Сны эту ночь мне снились то мрачные, то сладострастные. Я спорил, бранился с Стар<чевским>, изъявлял свое негодование в самых диктаторских оборотах, поражал всех ужасом и благоговением. Это редкая вещь, тем более, что во сне человек является всегда уступчивым и трусливым подлецом. Эротические грезы будут мешать моему спокойствию в деревне. Дрентельн заметил весьма ловко, что много общего в пьянстве запоем и в <...> втихомолку. С этой стороны я пьяница и должен стараться, если не о искоренении порока, то по крайней мере о введении его в должные границы. Потому-то четыре месяца уединенного воздержания не будут для меня лишеньем.
<Замысел драмы>
<13—17 июня.>
(...) происходить где-нибудь в саду или на эспланаде. Прощание. Старый немецкий князь, лицо смешное, вроде барона фон дер Тер Трунка в «Кандиде»[252], ярится и готовится встретить французов со своим войском из сорока человек. Он бил французов при Росбахе[253]. Француз-парикмахер! Он не знает ни про республику, ни про Бонапарта. Принцесса уезжает под прикрытием свиты посланника. Слухи идут о том, что французы уже близь города. Начинается смешная сцена, — князь строит свою пехоту, двух гусар, двух драгун, одного трубача и велит ему играть марш. Все потрясают оружием и идут на бой. В это время слышен выстрел, все войско и вся компания разбегается.

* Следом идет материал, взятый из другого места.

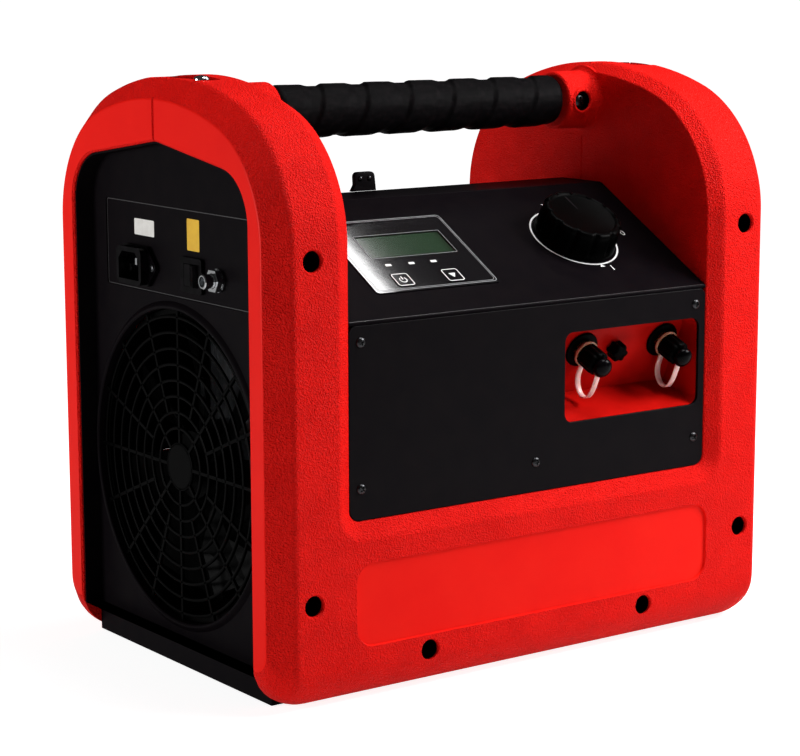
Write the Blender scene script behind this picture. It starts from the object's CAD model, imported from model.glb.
"""Refrigerant recovery machine, dressed: pebbled red halves, black covers and plates, a
taped grip, the control face, the flare ports, the electrical end with its fan grille,
the machinery inside, and a plain studio.

Metres, +Z up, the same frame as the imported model.
"""
import bmesh
import bpy
from math import asin, atan2, cos, pi, radians, sin, sqrt, tan
from mathutils import Matrix, Vector


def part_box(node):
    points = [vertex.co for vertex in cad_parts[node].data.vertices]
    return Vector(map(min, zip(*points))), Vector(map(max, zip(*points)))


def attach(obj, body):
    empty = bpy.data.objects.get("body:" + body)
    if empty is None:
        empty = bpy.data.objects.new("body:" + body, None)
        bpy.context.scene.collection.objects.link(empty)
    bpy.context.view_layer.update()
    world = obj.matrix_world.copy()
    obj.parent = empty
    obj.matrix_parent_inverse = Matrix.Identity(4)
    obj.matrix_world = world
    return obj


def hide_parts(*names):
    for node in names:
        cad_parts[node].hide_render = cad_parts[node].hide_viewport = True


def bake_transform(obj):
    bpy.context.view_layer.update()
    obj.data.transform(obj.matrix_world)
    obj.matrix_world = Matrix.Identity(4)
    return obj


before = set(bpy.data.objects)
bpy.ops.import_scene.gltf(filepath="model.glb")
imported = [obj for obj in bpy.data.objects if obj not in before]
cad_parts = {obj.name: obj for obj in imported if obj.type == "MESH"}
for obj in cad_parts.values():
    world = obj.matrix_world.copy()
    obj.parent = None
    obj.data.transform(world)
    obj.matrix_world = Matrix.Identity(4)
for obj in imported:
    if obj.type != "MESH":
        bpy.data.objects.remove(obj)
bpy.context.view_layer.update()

bl_info = {
    "name": "Refrigerant recovery machine",
    "version": (1, 0, 0),
    "blender": (4, 5, 0),
    "location": "3D View > Sidebar > Recovery machine",
    "description": "Dresses the packed recovery machine with finished pieces and materials",
    "category": "Object",
}

MM = 0.001
WELD = 1e-6                   # points nearer than this are one

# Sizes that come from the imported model
SHELL_LOW, SHELL_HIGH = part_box("front_shell")
PLATE_LOW, PLATE_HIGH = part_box("front_plate")
COVER_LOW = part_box("control_cover")[0]
GRIP_LOW, GRIP_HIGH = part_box("handle_grip")
TUBE_LOW, TUBE_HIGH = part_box("handle_tube")
FIELD_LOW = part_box("connection_plate")[0]
WIDTH = SHELL_HIGH[0] - SHELL_LOW[0]
FRONT = SHELL_LOW[1]
DEPTH = -2 * FRONT
ROOF_TOP = SHELL_HIGH[2]
HANDLE_Z = (TUBE_LOW[2] + TUBE_HIGH[2]) / 2
FAN_Z = 0.1249

# Case, in the same words as the part's own dimensions
ROOF_RADIUS = 0.220
SHOULDER_RADIUS = 0.085
FOOT_RADIUS = 0.025
SIDE_FOOT_RADIUS = 0.028
INNER_WALL = 0.1385
LEG_DEPTH = 0.0275
WEB = 0.005
BEAM_TOP = 0.1078
SEAM = 0.00004                # the halves meet, so no light shows through the seam
TUNNEL_PEAK = 0.3235
TUNNEL_FALL = 0.150
TUNNEL_RADIUS = 0.032
BADGE = (-0.137, 0.137, 0.034, 0.0835)
BOLT_PLACES = [(0.1665, 0.2626), (0.167, 0.0638), (0.0844, 0.024)]
BOSS_RADIUS = 0.019
BOSS_LENGTH = 0.0265
BOSS_HOLE_X = 0.123
POCKET_X = 0.171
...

Является эскадрон французов, начальник приказывает скакать и ловить невесту наследника британского престола. Прочитав в депеше, что ей 17 лет и что у нее голубые глаза, он сдает начальство старшему и едет сам. Шутки французов, взятие дворца.
Акт второй. Уединенный замок, около Франкфурта на Майне или где-нибудь ближе к морю. Утро занимается. В комнате сидит герцог Аргайльский с обнаженной шпагой и пистолетами, вдали видны английские часовые. На задней двери надпись: комната ее в<ысочества> принц<ессы> Каролины, на другой: фрейлины е<е> в<ысочества>. Путешествие совершенно благополучно, принц уже едет встретить невесту и прислал часть своей свиты, в ней под каким-нибудь костюмом сам жених. Сцена между переодетым и герцогом. Посланник влюблен, досадует на окончание путешествия, вспоминает о нем в поэтических чертах. Но опасность еще не кончена, всюду бродят по возмущенным княжествам толпы французов с целью поймать богатую добычу. Солнце всходит. Каролина, выходя из своей комнаты, выслушивает донесение о скором приезде жениха. Она прослезилась. Благодарит герцога. Вздыхает. Посланник благодарит ее и вдруг кидается к ее ногам. Он предлагает ей себя, обещаясь пожалуй, завоевать царство на Тихом океане, рассказывает о своем роде, о подобных авантюрах с своими предками. Каролина плачет.